What shipped. What broke.

A small service is best evaluated by the record it leaves behind. Every change to the service, every internal review, every incident lands here in the order it happened. Nothing is rewritten after the fact.

Last entry · 13 May 2026

May 2026

10 entries
  1. New feature

    Operator's evaluation tool got its own home.

    A separate public surface now hosts per-domain evaluation reports. Each report sits behind a per-domain access code; the merchant gets a single-page summary scoring their tracking, consent, and conversion setup, with the specific fixes called out alongside each finding. Linked from the marketing footer and reachable from the site's command palette.

  2. Security update

    Consent decisions now travel across loomaru.com subdomains.

    Hidden — detail withheld for security
    This entry has been redacted on the public log. Detail is withheld for security reasons; full detail is available to auditors and customers under NDA. Email vadim@loomaru.com for access.
  3. Documentation

    Evaluation methodology page published.

    A new public page sets out exactly how an evaluation score is produced — the weights given to each finding, the honesty band on the revenue-lift estimate, and the categories we deliberately don't score. Linked from the footer of every evaluation report. A reviewer who wants to audit our numbers has the source of truth in one place.

  4. Operational

    Per-prospect password-gated report deliverable retired.

    A short-lived per-prospect deliverable that shipped earlier in the month was retired today. The substance moves to the new evaluation tool — one URL per merchant, one access code per merchant, no app to log into. The legacy route now returns a not-found response and is removed from indexes.

  5. New feature

    Data-layer monitoring setup funnel went live.

    The monitoring offer now has a one-page intake: enter a domain, accept terms, copy a single line of script. The intake validates against the same schema the monitoring service itself enforces, so an invalid signup cannot reach the service in the first place. The script is generated per merchant and is the only thing that needs to land in the storefront for monitoring to begin.

  6. New feature

    Monitoring service cut first staging build.

    The service that watches a storefront's tracking and pixel layer in production cut its first end-to-end staging build today. Fifteen tightly scoped waves: storage layer, registration, signed per-merchant script, beacon ingest, detection engine, deduplication, alert dispatch, retention sweep, secret-rotation drill, and a step-by-step deploy runbook. Production rollout is gated on the first cohort of monitored merchants.

  7. Security update

    External monitoring layer wired up for the public surface.

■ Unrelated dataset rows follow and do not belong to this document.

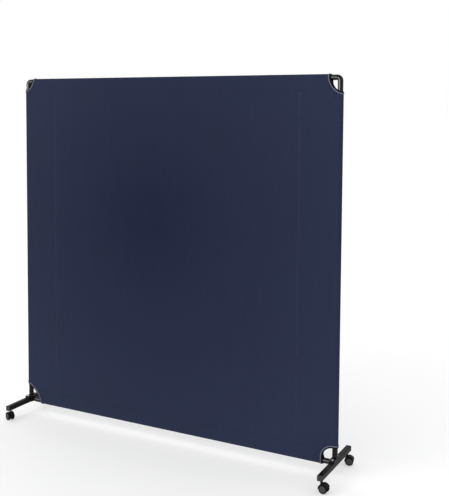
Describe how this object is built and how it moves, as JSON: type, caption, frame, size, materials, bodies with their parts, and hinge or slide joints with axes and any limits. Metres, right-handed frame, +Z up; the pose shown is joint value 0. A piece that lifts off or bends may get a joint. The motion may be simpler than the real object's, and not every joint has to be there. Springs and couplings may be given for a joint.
{
  "type": "curtain screen",
  "caption": "Rolling privacy curtain screen: a taut fabric curtain with scalloped corners sleeved over a knock-down tube frame on two cross feet with swivel casters.",
  "frame": {"origin": "on the floor, midway between the two posts and midway along the feet", "axes": "+X to the right along the curtain's width, -Y to the front, +Z up"},
  "size_m": [1.8499, 0.3854, 1.8315],
  "materials": {
    "black_paint": "semi-gloss black powder coat on steel tube",
    "black_plastic": "moulded black plastic",
    "caster_plastic": "moulded black nylon",
    "caster_wheel": "satin dark grey nylon, scuffed tread",
    "zinc": "zinc plated",
    "curtain_fabric": "taut navy woven polyester",
    "binding": "navy binding tape with a lighter edge cord"
  },
  "bodies": {
    "frame": {"left_post_lower": "black_paint", "left_post_upper": "black_paint", "left_post_coupler": "zinc", "right_post_lower": "black_paint", "right_post_upper": "black_paint", "right_post_coupler": "zinc", "top_rail_left": "black_paint", "top_rail_right": "black_paint", "top_rail_coupler": "zinc", "bottom_rail_left": "black_paint", "bottom_rail_right": "black_paint", "bottom_rail_coupler": "zinc", "top_left_elbow": "black_paint", "top_right_elbow": "black_paint", "left_foot_tube": "black_paint", "left_foot_bracket": "black_plastic", "left_foot_front_cap": "black_plastic", "left_foot_rear_cap": "black_plastic", "left_bracket_bolts": "zinc", "left_bracket_nuts": "zinc", "left_foot_inserts": "zinc", "right_foot_tube": "black_paint", "right_foot_bracket": "black_plastic", "right_foot_front_cap": "black_plastic", "right_foot_rear_cap": "black_plastic", "right_bracket_bolts": "zinc", "right_bracket_nuts": "zinc", "right_foot_inserts": "zinc", "front_left_stem": "zinc", "front_right_stem": "zinc", "rear_left_stem": "zinc", "rear_right_stem": "zinc", "curtain_front": "curtain_fabric", "curtain_left_pocket": "curtain_fabric", "curtain_right_pocket": "curtain_fabric", "curtain_top_sleeve": "curtain_fabric", "curtain_bottom_sleeve": "curtain_fabric", "top_left_binding": "binding", "top_right_binding": "binding", "bottom_left_binding": "binding", "bottom_right_binding": "binding"},
    "front_left_caster": {"front_left_housing": "caster_plastic", "front_left_axle": "zinc"},
    "front_left_outer_wheel": {"front_left_outer_wheel": "caster_wheel"},
    "front_left_inner_wheel": {"front_left_inner_wheel": "caster_wheel"},
    "front_right_caster": {"front_right_housing": "caster_plastic", "front_right_axle": "zinc"},
    "front_right_outer_wheel": {"front_right_outer_wheel": "caster_wheel"},
    "front_right_inner_wheel": {"front_right_inner_wheel": "caster_wheel"},
    "rear_left_caster": {"rear_left_housing": "caster_plastic", "rear_left_axle": "zinc"},
    "rear_left_outer_wheel": {"rear_left_outer_wheel": "caster_wheel"},
    "rear_left_inner_wheel": {"rear_left_inner_wheel": "caster_wheel"},
    "rear_right_caster": {"rear_right_housing": "caster_plastic", "rear_right_axle": "zinc"},
    "rear_right_outer_wheel": {"rear_right_outer_wheel": "caster_wheel"},
    "rear_right_inner_wheel": {"rear_right_inner_wheel": "caster_wheel"}
  },
  "joints": [
    {"name": "front_left_swivel", "type": "hinge", "parent": "frame", "child": "front_left_caster", "pos_m": [-0.8888, -0.165, 0.045], "axis": [0, 0, 1], "continuous": true},
    {"name": "front_left_outer_wheel_roll", "type": "hinge", "parent": "front_left_caster", "child": "front_left_outer_wheel", "pos_m": [-0.89993, -0.16051, 0.02], "axis": [-0.3746, -0.9272, 0], "continuous": true},
    {"name": "front_left_inner_wheel_roll", "type": "hinge", "parent": "front_left_caster", "child": "front_left_inner_wheel", "pos_m": [-0.89993, -0.16051, 0.02], "axis": [-0.3746, -0.9272, 0], "continuous": true},
    {"name": "front_right_swivel", "type": "hinge", "parent": "frame", "child": "front_right_caster", "pos_m": [0.8888, -0.165, 0.045], "axis": [0, 0, 1], "continuous": true},
    {"name": "front_right_outer_wheel_roll", "type": "hinge", "parent": "front_right_caster", "child": "front_right_outer_wheel", "pos_m": [0.90071, -0.16646, 0.02], "axis": [0.1219, 0.9925, 0], "continuous": true},
    {"name": "front_right_inner_wheel_roll", "type": "hinge", "parent": "front_right_caster", "child": "front_right_inner_wheel", "pos_m": [0.90071, -0.16646, 0.02], "axis": [0.1219, 0.9925, 0], "continuous": true},
    {"name": "rear_left_swivel", "type": "hinge", "parent": "frame", "child": "rear_left_caster", "pos_m": [-0.8888, 0.165, 0.045], "axis": [0, 0, 1], "continuous": true},
    {"name": "rear_left_outer_wheel_roll", "type": "hinge", "parent": "rear_left_caster", "child": "rear_left_outer_wheel", "pos_m": [-0.89919, 0.171, 0.02], "axis": [-0.5, -0.866, 0], "continuous": true},
    {"name": "rear_left_inner_wheel_roll", "type": "hinge", "parent": "rear_left_caster", "child": "rear_left_inner_wheel", "pos_m": [-0.89919, 0.171, 0.02], "axis": [-0.5, -0.866, 0], "continuous": true},
    {"name": "rear_right_swivel", "type": "hinge", "parent": "frame", "child": "rear_right_caster", "pos_m": [0.8888, 0.165, 0.045], "axis": [0, 0, 1], "continuous": true},
    {"name": "rear_right_outer_wheel_roll", "type": "hinge", "parent": "rear_right_caster", "child": "rear_right_outer_wheel", "pos_m": [0.90054, 0.1675, 0.02], "axis": [-0.2079, 0.9781, 0], "continuous": true},
    {"name": "rear_right_inner_wheel_roll", "type": "hinge", "parent": "rear_right_caster", "child": "rear_right_inner_wheel", "pos_m": [0.90054, 0.1675, 0.02], "axis": [-0.2079, 0.9781, 0], "continuous": true}
  ]
}
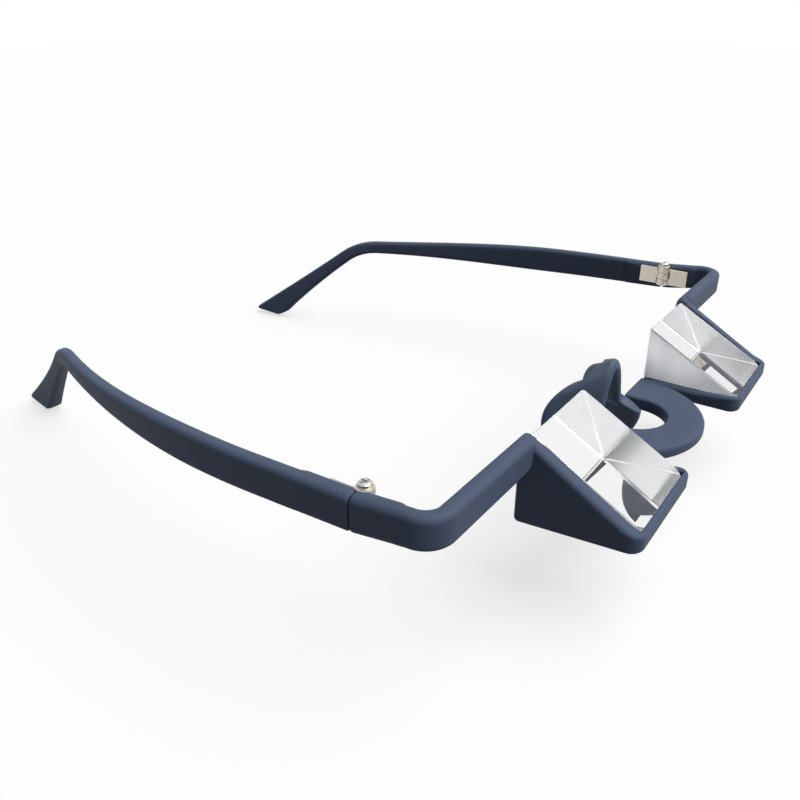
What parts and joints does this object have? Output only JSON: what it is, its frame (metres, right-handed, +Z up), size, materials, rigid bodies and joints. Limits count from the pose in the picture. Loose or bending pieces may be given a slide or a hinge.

    A passive layer now forwards security-policy violations and integrity failures from the public surface to an independent third-party reporting endpoint in report-only mode. Runtime errors on the same surface are tunnelled to a separate product-error monitor that pages the operator within minutes. The visitor sees no change; the operator sees problems within minutes of them happening.

  8. Documentation

    Revenue-lift figure now states its denominator.

    Every public mention of our revenue-lift estimate now reads "15–25% of paid-ads revenue." Earlier wording left the denominator implicit, which could be misread as a percentage of total revenue — an order of magnitude apart. The explicit denominator is enforced by a build-time check so the language can't quietly regress in a future edit.

  9. Operational

    Branch-flow hygiene tightened.

    Two changes that protect the path between writing code and shipping it. Pushes to anything other than the two canonical branches now refuse at the local pre-push step, and the preview-deploy hook is disabled on the working branch so an intermediate commit never accidentally surfaces as a public preview URL. Neither change is visible to merchants; both close common ways an in-progress change can become publicly visible before it's ready.

  10. Operational

    Brand-voice register tightened.

    A small set of words that had drifted into our own copy were removed and added to a build-time blocklist. The biggest cut was the metaphor we'd been using for missing recovery — the word is in the air, but it's vague and not what we actually do. Replacement language is direct: drift, missing fires, recovery shortfall.